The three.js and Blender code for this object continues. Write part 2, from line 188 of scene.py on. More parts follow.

--

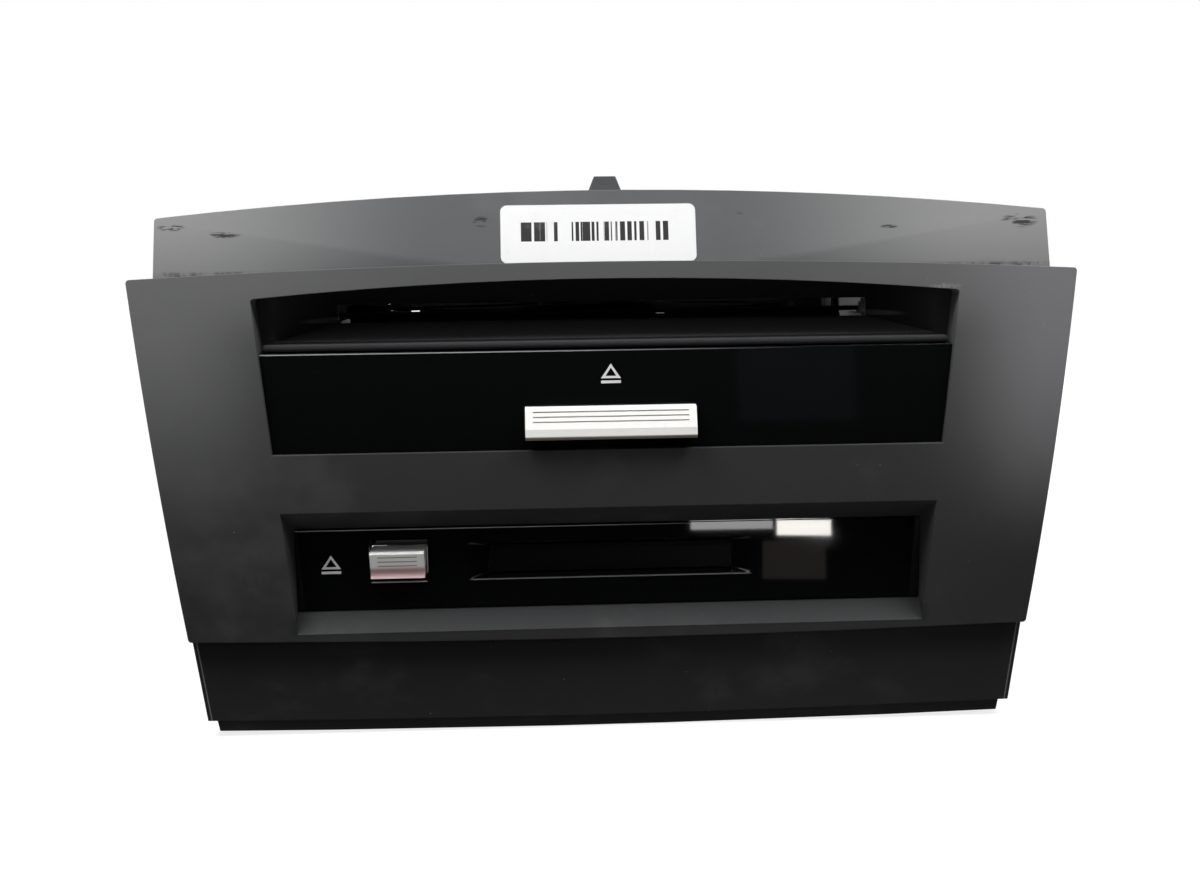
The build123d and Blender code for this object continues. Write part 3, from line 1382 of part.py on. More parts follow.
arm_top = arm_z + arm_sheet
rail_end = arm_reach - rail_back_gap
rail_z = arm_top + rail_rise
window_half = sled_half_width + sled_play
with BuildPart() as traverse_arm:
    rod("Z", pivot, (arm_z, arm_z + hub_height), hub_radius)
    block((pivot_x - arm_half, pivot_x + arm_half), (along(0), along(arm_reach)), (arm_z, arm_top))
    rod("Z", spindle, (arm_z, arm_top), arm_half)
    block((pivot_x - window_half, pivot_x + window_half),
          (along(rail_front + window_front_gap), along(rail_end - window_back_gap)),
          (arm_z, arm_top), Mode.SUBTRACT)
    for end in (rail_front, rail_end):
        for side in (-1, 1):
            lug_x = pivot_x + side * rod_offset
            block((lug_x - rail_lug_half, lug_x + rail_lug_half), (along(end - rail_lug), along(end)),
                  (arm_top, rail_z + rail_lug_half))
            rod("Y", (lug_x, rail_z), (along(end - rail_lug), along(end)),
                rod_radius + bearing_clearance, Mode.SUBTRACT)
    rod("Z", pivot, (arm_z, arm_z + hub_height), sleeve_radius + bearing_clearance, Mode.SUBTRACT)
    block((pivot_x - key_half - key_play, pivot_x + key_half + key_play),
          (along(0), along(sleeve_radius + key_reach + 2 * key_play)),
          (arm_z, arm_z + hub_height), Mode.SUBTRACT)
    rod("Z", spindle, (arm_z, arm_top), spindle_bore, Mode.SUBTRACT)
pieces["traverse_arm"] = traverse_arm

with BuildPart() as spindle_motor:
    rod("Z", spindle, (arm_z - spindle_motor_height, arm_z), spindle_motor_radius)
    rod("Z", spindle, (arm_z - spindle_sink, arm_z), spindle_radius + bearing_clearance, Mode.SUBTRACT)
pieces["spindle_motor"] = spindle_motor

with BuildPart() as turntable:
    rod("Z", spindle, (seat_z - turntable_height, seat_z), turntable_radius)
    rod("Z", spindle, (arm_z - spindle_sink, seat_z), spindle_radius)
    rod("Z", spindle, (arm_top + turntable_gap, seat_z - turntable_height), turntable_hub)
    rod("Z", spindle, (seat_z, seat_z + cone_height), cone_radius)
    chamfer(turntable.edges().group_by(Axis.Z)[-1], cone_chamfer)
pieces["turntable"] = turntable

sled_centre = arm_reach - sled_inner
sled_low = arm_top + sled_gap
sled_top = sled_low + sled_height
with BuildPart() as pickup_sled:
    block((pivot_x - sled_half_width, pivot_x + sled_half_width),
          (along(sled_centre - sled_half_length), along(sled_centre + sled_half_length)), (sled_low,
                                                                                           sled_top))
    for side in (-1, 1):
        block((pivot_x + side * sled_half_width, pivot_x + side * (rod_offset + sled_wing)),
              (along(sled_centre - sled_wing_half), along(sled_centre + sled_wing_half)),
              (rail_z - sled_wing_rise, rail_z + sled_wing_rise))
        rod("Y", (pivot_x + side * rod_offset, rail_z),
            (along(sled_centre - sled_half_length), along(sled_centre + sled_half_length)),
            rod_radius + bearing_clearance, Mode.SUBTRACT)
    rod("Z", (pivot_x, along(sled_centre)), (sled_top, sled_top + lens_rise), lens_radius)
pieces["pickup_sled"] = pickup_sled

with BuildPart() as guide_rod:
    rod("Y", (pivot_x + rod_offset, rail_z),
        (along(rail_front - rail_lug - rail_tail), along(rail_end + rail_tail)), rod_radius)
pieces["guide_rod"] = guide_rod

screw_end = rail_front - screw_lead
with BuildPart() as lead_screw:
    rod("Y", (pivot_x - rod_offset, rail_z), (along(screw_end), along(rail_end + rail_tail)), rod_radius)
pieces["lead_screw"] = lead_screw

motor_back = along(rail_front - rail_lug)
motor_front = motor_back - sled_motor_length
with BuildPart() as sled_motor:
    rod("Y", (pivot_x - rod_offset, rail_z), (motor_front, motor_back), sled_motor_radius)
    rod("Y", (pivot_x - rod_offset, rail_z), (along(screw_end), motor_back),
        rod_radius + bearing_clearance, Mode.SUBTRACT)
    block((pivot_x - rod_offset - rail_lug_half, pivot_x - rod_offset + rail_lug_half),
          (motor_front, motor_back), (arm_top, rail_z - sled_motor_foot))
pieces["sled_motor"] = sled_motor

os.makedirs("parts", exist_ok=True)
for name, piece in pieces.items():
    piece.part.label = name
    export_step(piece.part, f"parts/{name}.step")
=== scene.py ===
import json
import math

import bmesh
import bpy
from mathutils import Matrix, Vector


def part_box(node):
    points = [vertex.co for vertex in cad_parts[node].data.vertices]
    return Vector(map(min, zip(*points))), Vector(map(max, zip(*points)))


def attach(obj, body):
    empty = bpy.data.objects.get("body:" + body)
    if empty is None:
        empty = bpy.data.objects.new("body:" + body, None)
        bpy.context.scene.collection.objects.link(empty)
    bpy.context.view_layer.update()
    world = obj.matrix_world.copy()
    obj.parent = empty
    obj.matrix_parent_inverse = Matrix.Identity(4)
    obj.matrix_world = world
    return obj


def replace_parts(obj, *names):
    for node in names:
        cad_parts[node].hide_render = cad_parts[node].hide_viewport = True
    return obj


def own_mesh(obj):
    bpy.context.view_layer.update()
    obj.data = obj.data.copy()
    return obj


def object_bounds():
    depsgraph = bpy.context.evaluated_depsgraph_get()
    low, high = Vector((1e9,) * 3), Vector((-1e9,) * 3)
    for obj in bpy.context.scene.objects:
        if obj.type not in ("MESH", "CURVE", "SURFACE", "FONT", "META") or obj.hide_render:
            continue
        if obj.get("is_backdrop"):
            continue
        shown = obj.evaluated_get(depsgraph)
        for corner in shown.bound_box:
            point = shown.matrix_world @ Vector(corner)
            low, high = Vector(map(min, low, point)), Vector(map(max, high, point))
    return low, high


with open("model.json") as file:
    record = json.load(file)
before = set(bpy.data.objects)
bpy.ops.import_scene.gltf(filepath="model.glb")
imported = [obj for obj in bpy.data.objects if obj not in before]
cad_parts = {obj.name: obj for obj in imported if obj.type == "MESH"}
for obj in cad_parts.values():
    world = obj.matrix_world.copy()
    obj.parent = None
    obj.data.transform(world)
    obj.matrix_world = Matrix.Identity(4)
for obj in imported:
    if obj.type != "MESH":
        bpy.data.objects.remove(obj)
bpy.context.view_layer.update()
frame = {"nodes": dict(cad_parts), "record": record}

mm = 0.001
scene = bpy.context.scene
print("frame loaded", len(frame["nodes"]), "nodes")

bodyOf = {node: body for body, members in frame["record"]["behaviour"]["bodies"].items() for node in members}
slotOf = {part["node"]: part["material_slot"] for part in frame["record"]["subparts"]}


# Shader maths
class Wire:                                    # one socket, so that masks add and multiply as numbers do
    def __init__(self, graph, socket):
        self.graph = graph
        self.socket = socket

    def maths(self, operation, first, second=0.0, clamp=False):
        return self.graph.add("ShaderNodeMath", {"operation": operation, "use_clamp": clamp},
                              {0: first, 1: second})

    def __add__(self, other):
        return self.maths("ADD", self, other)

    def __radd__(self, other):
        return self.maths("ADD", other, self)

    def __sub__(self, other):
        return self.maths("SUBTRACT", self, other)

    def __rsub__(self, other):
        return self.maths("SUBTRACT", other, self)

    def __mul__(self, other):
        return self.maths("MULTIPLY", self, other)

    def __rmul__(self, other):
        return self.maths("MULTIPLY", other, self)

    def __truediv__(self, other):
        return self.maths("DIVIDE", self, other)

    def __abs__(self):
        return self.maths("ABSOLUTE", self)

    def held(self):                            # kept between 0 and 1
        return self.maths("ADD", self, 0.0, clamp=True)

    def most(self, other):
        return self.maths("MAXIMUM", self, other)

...

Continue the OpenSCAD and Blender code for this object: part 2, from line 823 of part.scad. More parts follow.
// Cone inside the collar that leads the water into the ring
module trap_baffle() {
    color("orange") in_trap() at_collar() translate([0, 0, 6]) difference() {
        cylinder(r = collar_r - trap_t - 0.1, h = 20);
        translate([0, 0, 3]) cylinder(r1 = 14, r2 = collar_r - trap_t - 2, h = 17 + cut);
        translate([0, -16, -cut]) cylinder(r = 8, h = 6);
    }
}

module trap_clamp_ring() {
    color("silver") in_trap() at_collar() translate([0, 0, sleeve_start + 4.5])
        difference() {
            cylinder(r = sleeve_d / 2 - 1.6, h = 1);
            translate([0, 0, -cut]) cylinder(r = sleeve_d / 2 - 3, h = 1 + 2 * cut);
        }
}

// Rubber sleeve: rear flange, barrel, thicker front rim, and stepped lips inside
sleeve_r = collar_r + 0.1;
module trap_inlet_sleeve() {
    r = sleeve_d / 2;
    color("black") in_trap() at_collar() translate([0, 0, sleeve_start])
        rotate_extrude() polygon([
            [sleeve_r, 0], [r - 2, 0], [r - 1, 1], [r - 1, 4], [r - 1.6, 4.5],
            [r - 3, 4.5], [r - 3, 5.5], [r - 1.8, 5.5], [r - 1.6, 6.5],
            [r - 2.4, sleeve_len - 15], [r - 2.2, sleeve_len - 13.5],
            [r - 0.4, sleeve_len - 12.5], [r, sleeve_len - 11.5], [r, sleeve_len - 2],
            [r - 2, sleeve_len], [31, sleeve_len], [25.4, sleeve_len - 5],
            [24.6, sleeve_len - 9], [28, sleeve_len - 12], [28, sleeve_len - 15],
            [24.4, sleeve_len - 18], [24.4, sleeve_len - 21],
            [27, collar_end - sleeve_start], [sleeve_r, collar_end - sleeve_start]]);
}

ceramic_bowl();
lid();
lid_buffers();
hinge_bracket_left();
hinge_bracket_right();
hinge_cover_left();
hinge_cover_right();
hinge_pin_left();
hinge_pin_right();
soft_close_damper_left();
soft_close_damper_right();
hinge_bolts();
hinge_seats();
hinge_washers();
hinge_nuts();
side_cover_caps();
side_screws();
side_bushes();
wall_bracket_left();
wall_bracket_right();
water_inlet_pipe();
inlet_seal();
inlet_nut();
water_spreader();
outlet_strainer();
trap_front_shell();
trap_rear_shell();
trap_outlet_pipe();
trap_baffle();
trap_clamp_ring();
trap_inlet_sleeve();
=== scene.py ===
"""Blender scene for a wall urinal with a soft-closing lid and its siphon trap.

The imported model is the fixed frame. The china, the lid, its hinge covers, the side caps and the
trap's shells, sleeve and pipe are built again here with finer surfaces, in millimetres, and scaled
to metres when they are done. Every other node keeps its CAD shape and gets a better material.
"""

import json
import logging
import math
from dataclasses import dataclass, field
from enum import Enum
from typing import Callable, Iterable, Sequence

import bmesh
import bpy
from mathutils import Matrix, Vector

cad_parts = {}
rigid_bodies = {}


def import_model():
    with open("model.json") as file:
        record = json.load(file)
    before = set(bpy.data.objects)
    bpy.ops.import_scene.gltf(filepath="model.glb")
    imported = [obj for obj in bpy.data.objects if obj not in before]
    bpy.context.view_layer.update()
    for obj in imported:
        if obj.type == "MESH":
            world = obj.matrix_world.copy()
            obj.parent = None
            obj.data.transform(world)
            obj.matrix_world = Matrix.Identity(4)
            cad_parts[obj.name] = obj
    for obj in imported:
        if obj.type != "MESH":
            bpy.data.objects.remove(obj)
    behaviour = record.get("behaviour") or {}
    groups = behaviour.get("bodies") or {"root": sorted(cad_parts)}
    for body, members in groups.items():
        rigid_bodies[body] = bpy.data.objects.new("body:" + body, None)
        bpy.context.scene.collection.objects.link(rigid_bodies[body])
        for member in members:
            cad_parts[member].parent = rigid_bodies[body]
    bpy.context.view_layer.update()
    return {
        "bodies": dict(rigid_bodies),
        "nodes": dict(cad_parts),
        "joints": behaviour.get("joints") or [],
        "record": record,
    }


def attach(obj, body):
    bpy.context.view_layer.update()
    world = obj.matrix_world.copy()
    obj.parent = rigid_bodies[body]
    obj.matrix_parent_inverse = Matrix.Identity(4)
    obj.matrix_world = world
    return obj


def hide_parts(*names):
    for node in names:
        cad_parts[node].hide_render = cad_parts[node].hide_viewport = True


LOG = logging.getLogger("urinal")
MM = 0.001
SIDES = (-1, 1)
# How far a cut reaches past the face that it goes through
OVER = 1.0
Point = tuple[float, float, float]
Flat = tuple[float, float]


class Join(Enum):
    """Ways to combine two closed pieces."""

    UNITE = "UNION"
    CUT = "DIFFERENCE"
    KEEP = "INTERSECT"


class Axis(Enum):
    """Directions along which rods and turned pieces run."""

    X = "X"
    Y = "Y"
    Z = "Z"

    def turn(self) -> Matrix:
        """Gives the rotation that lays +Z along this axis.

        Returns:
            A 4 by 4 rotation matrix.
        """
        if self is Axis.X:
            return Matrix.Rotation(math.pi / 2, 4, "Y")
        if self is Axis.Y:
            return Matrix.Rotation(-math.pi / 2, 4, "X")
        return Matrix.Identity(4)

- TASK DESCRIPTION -
Extract from the listing above the lines between the line containing "motor_back = along(rail_front - rail_lug)" and the line containing "Vector(map(max, high, point))", keeping both of those lines. Output nothing else.

- THE RESPONSE -
motor_back = along(rail_front - rail_lug)
motor_front = motor_back - sled_motor_length
with BuildPart() as sled_motor:
    rod("Y", (pivot_x - rod_offset, rail_z), (motor_front, motor_back), sled_motor_radius)
    rod("Y", (pivot_x - rod_offset, rail_z), (along(screw_end), motor_back),
        rod_radius + bearing_clearance, Mode.SUBTRACT)
    block((pivot_x - rod_offset - rail_lug_half, pivot_x - rod_offset + rail_lug_half),
          (motor_front, motor_back), (arm_top, rail_z - sled_motor_foot))
pieces["sled_motor"] = sled_motor

os.makedirs("parts", exist_ok=True)
for name, piece in pieces.items():
    piece.part.label = name
    export_step(piece.part, f"parts/{name}.step")
=== scene.py ===
import json
import math

import bmesh
import bpy
from mathutils import Matrix, Vector


def part_box(node):
    points = [vertex.co for vertex in cad_parts[node].data.vertices]
    return Vector(map(min, zip(*points))), Vector(map(max, zip(*points)))


def attach(obj, body):
    empty = bpy.data.objects.get("body:" + body)
    if empty is None:
        empty = bpy.data.objects.new("body:" + body, None)
        bpy.context.scene.collection.objects.link(empty)
    bpy.context.view_layer.update()
    world = obj.matrix_world.copy()
    obj.parent = empty
    obj.matrix_parent_inverse = Matrix.Identity(4)
    obj.matrix_world = world
    return obj


def replace_parts(obj, *names):
    for node in names:
        cad_parts[node].hide_render = cad_parts[node].hide_viewport = True
    return obj


def own_mesh(obj):
    bpy.context.view_layer.update()
    obj.data = obj.data.copy()
    return obj


def object_bounds():
    depsgraph = bpy.context.evaluated_depsgraph_get()
    low, high = Vector((1e9,) * 3), Vector((-1e9,) * 3)
    for obj in bpy.context.scene.objects:
        if obj.type not in ("MESH", "CURVE", "SURFACE", "FONT", "META") or obj.hide_render:
            continue
        if obj.get("is_backdrop"):
            continue
        shown = obj.evaluated_get(depsgraph)
        for corner in shown.bound_box:
            point = shown.matrix_world @ Vector(corner)
            low, high = Vector(map(min, low, point)), Vector(map(max, high, point))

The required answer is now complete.